It suffered much,
like its neighbours, from wars and revolutions,[*] and is now one
of the quietest of the Flemish towns. The market-place is a small
square, quaintly picturesque, surrounded by clusters of little
brick houses with red and blue tiled roofs, low-stepped gables,
and deep mouldings round the windows. Behind these dwelling-places
the bold flying buttresses of the Church of Ste. Walburge, whose
relics were brought to Furnes by Judith, wife of Baldwin Bras-de-Fer,
and the tower of St. Nicholas, lift themselves on the north and
east; and close together in a corner to the west are the dark gray
Hotel de Ville and Palais de Justice, in a room of which the judges
of the Inquisition used to sit.
[Footnote *: 'Furnes etait devenue un _oppidium_, aux termes d'une
charte de 1183, qui avait a se defendre a la fois contre les incursions
des etrangers et les attaques d'une population "indocile et cruelle,"

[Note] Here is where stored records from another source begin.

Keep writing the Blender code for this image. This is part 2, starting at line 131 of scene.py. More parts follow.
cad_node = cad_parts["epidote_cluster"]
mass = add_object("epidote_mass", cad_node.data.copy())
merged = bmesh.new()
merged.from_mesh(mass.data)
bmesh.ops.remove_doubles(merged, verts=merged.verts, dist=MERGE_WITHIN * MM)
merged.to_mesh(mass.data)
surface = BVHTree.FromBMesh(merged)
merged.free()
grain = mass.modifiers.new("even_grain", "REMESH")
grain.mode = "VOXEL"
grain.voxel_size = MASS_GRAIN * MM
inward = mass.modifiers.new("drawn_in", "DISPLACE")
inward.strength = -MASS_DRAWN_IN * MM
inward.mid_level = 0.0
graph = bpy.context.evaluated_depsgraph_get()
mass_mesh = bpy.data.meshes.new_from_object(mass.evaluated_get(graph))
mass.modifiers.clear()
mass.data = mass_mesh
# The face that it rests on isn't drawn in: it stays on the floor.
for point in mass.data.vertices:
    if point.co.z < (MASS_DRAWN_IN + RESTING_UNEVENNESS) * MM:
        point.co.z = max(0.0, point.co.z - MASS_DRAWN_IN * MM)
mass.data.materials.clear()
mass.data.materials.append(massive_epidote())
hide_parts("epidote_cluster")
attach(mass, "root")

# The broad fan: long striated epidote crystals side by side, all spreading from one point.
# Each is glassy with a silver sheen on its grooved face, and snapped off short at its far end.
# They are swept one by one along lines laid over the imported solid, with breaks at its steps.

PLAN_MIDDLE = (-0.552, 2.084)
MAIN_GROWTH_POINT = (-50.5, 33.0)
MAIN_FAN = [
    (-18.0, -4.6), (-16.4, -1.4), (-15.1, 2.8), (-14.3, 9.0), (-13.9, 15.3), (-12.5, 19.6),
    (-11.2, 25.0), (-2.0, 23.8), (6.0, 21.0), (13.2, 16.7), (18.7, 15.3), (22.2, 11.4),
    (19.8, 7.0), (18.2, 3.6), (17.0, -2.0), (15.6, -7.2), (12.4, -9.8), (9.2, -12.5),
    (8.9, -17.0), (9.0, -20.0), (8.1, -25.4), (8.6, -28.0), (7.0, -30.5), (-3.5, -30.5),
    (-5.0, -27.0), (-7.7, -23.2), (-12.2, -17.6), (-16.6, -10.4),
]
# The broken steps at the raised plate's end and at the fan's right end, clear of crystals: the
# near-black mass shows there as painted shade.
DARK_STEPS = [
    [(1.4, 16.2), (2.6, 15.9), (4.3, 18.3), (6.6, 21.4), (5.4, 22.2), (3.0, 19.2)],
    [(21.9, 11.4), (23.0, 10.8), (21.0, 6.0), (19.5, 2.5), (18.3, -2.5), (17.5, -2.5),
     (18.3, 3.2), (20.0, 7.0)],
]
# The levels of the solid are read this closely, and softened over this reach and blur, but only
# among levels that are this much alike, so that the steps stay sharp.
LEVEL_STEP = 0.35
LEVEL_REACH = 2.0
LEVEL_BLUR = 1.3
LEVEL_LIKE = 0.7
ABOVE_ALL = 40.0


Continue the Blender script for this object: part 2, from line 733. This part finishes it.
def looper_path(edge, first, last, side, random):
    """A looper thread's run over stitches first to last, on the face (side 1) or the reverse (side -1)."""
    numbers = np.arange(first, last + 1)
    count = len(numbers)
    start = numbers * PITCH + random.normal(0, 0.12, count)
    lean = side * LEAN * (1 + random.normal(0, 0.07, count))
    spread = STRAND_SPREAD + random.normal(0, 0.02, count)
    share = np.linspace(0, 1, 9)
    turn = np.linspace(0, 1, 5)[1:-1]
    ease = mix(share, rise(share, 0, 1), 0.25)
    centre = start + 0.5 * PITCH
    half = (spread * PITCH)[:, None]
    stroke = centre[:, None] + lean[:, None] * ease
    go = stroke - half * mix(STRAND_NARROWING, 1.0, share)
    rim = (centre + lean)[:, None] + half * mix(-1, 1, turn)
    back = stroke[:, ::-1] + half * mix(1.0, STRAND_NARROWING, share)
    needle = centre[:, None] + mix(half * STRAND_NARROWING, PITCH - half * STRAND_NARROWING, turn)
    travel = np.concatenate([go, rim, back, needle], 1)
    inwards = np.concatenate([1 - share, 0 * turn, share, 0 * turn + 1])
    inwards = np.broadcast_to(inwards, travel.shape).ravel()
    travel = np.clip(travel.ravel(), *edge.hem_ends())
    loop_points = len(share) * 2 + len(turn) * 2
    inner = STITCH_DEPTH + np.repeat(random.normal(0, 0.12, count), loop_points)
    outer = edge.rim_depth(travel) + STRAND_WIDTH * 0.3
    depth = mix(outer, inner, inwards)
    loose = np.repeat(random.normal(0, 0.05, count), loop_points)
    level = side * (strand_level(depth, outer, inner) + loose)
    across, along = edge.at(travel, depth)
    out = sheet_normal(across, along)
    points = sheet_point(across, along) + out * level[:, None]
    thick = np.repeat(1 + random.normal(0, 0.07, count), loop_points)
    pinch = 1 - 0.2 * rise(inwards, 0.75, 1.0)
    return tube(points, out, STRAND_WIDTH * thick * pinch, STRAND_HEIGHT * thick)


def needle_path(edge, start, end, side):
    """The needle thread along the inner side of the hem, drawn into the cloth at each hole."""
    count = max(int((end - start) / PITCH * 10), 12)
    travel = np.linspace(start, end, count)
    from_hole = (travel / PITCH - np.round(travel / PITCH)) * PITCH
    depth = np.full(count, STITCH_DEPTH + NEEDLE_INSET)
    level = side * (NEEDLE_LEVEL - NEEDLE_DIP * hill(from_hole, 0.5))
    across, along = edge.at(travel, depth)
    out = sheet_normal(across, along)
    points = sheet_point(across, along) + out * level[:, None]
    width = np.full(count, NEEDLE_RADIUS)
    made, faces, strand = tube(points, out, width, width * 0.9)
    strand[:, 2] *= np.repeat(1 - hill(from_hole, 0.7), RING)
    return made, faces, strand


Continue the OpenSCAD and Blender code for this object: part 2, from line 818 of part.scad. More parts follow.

comme l'appelle l'Abbe de Saint Riquier Hariulf, toujours dechiree
par les factions et toujours prete a la revolte.'--GILLIODTS VAN
SEVEREN: _Recueil des Anciennes Coutumes de la Belgique; Quartier
de Furnes_, vol. i., p. 28.]
[Illustration: FURNES. Grand Place and Belfry.]
Though some features are common to nearly all the Flemish towns--the
market-place, the belfry, the Hotel de Ville, the old gateways,
and the churches, with their cherished paintings--yet each of them
has generally some association of its own.